▶

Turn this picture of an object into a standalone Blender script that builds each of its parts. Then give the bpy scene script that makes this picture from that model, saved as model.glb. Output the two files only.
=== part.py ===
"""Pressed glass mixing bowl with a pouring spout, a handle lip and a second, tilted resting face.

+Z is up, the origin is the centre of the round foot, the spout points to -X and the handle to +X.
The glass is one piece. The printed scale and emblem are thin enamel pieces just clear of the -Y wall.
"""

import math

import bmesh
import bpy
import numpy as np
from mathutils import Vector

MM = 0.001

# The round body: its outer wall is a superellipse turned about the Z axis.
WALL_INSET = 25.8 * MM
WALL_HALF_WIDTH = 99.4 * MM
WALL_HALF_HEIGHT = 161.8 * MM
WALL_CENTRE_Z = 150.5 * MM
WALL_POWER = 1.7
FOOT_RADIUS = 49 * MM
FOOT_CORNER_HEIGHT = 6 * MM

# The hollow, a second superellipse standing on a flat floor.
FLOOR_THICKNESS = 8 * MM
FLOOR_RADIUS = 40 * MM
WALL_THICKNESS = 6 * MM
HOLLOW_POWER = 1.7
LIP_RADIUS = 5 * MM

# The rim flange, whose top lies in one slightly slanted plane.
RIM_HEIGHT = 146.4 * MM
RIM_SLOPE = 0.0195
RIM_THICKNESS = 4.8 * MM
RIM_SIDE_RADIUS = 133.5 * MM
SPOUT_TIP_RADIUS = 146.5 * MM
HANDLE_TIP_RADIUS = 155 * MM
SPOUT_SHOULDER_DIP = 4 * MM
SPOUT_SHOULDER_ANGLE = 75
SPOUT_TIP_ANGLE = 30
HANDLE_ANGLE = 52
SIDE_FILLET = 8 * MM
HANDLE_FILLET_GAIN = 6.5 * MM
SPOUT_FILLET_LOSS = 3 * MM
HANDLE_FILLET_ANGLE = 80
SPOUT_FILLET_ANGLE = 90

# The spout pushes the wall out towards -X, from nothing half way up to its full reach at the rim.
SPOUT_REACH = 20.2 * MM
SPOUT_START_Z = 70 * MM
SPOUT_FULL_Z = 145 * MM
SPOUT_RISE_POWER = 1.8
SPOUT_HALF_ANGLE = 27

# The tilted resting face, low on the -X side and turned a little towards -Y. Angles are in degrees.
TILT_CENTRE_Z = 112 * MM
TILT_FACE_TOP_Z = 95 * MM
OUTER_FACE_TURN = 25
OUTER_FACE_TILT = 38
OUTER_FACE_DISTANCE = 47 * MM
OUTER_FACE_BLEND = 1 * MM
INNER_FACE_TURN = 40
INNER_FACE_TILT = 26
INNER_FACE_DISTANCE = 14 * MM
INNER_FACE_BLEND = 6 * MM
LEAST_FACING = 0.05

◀

## [TASK GOAL]
Identify each line holding the string "from", and copy it out.

## [RESPONSE]
Turn this picture of an object into a standalone Blender script that builds each of its parts. Then give the bpy scene script that makes this picture from that model, saved as model.glb. Output the two files only.
from mathutils import Vector
# The spout pushes the wall out towards -X, from nothing half way up to its full reach at the rim.